Exactly the lines from the one with "return parts" to the one with "for corner in", both included, are to be printed again; leave out the rest.

### SUPPLIED MATERIAL
§

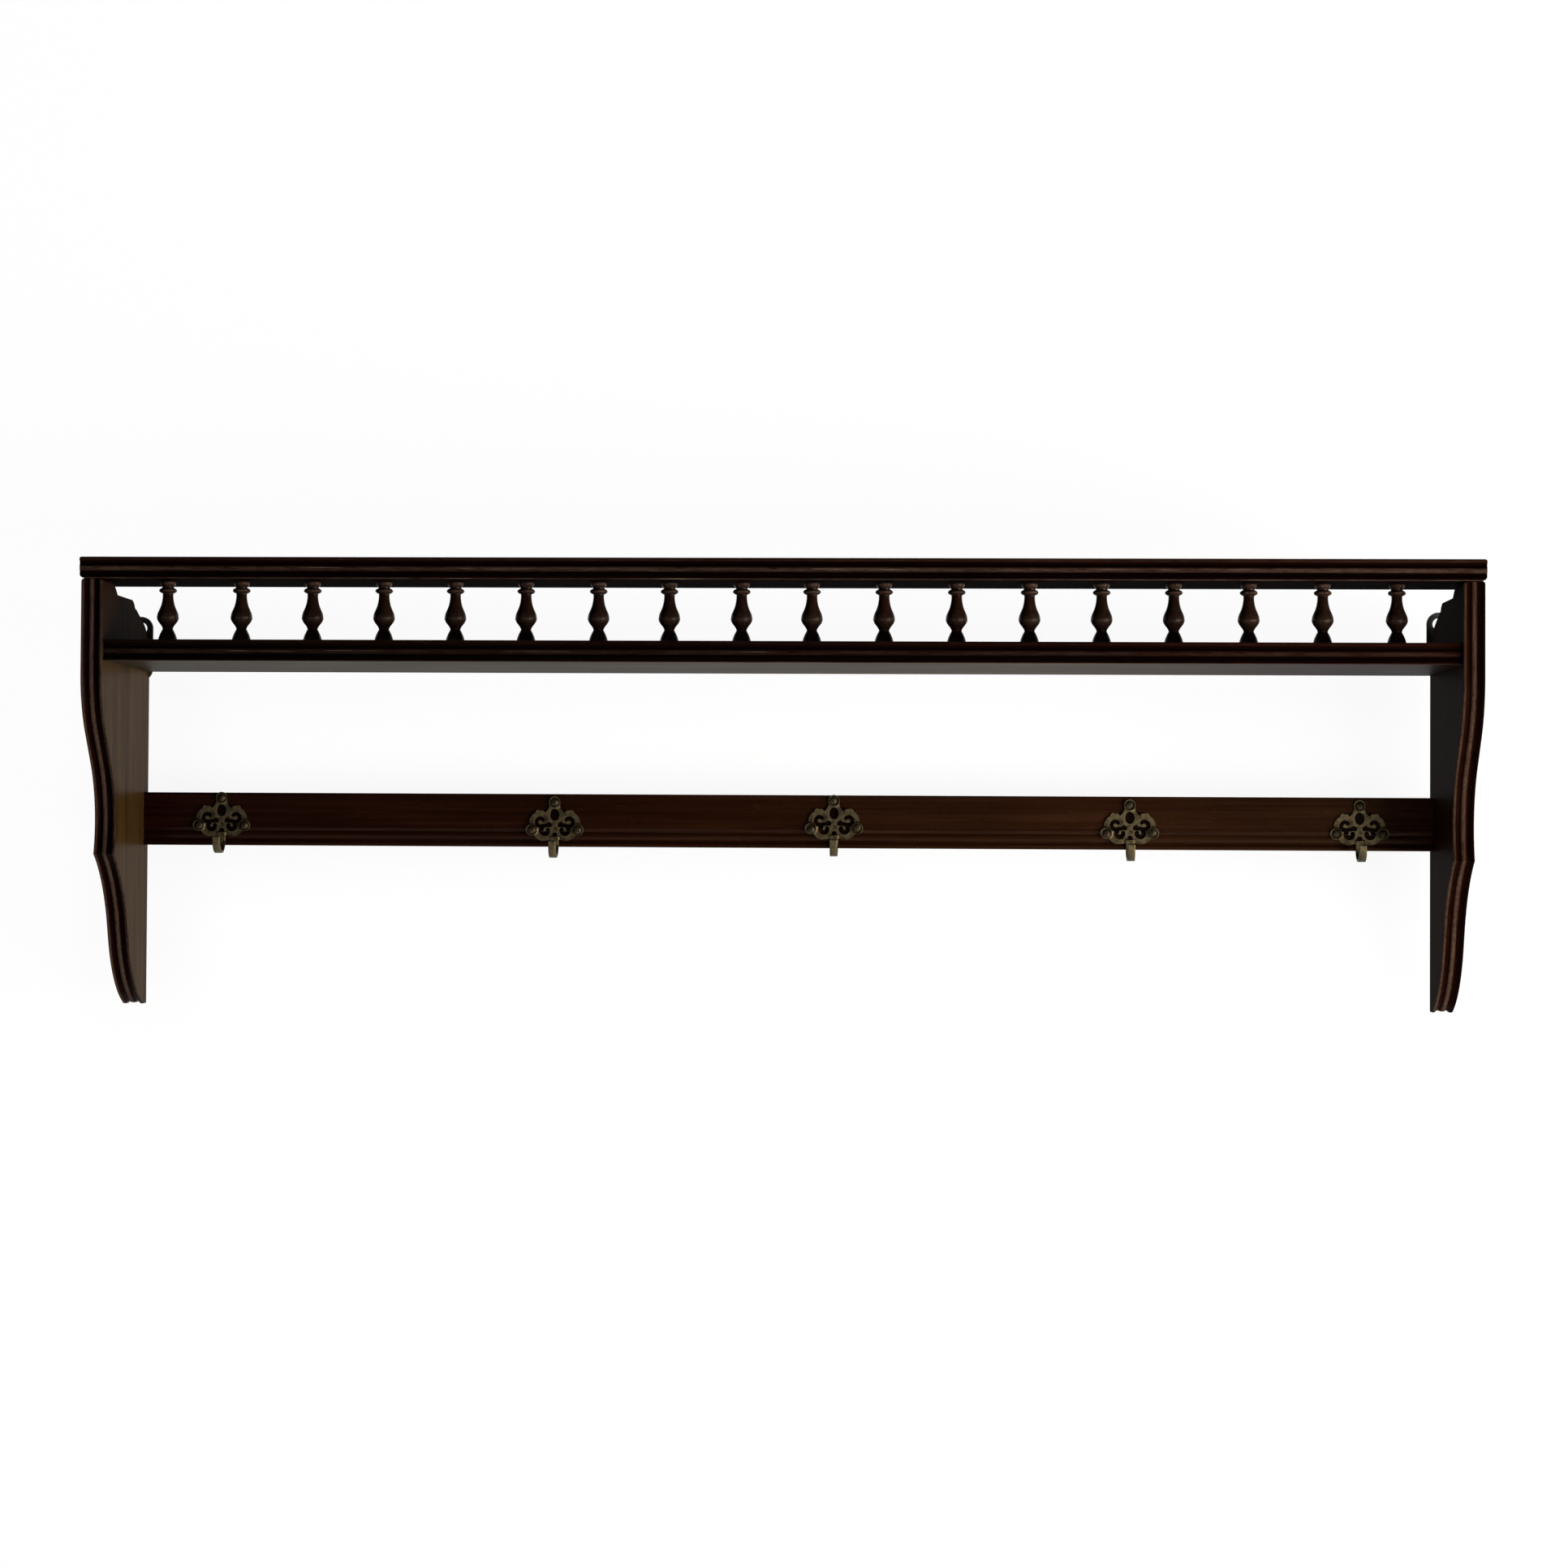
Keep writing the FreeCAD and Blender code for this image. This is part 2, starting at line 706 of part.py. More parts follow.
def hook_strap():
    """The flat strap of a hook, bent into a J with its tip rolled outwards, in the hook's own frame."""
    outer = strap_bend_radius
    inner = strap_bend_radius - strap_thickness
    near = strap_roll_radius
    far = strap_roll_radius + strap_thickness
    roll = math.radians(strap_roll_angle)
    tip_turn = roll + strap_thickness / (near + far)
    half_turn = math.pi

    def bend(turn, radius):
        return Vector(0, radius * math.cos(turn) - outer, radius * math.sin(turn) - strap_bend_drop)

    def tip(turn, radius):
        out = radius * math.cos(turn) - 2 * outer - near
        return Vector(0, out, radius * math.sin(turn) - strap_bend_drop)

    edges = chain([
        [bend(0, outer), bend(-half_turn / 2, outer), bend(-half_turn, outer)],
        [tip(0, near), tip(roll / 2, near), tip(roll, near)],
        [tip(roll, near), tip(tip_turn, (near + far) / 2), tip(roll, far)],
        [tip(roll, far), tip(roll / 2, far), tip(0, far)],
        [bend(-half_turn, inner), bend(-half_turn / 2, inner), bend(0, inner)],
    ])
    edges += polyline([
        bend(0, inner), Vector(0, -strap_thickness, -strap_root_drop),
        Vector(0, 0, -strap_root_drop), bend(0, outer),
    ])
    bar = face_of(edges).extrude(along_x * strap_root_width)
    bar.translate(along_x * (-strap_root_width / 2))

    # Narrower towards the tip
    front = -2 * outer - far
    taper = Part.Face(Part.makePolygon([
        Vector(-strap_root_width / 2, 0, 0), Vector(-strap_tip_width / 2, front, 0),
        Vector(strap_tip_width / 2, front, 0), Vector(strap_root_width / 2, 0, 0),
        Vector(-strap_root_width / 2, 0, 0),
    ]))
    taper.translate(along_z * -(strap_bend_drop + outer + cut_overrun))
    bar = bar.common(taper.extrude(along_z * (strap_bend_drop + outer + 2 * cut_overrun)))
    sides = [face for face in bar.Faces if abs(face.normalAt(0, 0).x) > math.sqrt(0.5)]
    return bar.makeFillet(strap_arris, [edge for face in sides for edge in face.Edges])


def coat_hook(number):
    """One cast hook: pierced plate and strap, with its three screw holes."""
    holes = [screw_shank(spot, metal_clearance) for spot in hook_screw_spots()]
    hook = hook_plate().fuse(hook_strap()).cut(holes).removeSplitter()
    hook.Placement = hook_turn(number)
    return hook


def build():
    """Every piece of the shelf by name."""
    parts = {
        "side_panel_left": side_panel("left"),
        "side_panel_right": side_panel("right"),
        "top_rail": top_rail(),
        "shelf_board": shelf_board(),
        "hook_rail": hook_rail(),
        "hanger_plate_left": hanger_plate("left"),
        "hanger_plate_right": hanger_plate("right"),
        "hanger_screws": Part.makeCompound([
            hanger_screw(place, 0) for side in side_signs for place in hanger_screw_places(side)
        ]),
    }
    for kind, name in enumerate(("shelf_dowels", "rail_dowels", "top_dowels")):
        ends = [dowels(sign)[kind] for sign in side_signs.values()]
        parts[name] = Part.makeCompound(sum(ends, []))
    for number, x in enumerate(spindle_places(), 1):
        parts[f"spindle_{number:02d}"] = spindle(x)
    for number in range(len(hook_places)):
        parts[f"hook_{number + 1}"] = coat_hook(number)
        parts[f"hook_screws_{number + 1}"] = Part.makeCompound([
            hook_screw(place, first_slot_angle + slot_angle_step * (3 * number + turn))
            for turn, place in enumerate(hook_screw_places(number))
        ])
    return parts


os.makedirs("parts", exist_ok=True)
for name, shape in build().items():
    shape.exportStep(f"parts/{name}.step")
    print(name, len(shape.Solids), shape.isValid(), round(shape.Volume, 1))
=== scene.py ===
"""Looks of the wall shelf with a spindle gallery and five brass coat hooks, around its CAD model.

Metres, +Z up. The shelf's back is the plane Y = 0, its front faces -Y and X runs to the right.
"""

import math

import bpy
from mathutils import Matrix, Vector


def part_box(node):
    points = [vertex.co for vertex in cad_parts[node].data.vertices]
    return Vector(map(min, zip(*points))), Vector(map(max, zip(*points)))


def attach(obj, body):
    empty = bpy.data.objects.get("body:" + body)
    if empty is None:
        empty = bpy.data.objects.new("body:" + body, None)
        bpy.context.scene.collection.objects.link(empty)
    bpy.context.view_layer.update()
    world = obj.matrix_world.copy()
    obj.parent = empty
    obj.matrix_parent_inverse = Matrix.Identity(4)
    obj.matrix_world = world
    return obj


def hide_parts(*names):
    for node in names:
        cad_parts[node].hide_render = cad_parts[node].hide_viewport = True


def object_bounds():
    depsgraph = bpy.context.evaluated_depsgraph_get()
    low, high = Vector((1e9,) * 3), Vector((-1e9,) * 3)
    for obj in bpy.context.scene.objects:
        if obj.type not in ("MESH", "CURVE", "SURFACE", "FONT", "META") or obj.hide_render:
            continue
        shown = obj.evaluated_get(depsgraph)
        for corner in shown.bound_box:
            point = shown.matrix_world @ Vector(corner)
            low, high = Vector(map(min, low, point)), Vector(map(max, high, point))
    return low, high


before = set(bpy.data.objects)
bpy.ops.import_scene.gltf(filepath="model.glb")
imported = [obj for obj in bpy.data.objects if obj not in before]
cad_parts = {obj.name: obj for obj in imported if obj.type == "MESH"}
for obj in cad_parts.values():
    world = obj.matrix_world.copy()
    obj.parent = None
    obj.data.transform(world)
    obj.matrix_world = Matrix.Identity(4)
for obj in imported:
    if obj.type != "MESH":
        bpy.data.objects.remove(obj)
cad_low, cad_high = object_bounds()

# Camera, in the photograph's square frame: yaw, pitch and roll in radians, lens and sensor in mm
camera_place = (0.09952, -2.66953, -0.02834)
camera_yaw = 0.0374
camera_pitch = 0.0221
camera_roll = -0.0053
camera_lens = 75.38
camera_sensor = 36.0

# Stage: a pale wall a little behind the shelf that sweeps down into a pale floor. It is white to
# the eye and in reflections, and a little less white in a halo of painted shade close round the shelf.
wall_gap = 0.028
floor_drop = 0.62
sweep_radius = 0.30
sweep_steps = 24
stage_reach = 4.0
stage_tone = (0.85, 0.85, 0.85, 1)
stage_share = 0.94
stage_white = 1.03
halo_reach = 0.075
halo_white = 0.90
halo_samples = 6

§

### EXERCISE RESULT
    return parts


os.makedirs("parts", exist_ok=True)
for name, shape in build().items():
    shape.exportStep(f"parts/{name}.step")
    print(name, len(shape.Solids), shape.isValid(), round(shape.Volume, 1))
=== scene.py ===
"""Looks of the wall shelf with a spindle gallery and five brass coat hooks, around its CAD model.

Metres, +Z up. The shelf's back is the plane Y = 0, its front faces -Y and X runs to the right.
"""

import math

import bpy
from mathutils import Matrix, Vector


def part_box(node):
    points = [vertex.co for vertex in cad_parts[node].data.vertices]
    return Vector(map(min, zip(*points))), Vector(map(max, zip(*points)))


def attach(obj, body):
    empty = bpy.data.objects.get("body:" + body)
    if empty is None:
        empty = bpy.data.objects.new("body:" + body, None)
        bpy.context.scene.collection.objects.link(empty)
    bpy.context.view_layer.update()
    world = obj.matrix_world.copy()
    obj.parent = empty
    obj.matrix_parent_inverse = Matrix.Identity(4)
    obj.matrix_world = world
    return obj


def hide_parts(*names):
    for node in names:
        cad_parts[node].hide_render = cad_parts[node].hide_viewport = True


def object_bounds():
    depsgraph = bpy.context.evaluated_depsgraph_get()
    low, high = Vector((1e9,) * 3), Vector((-1e9,) * 3)
    for obj in bpy.context.scene.objects:
        if obj.type not in ("MESH", "CURVE", "SURFACE", "FONT", "META") or obj.hide_render:
            continue
        shown = obj.evaluated_get(depsgraph)
        for corner in shown.bound_box:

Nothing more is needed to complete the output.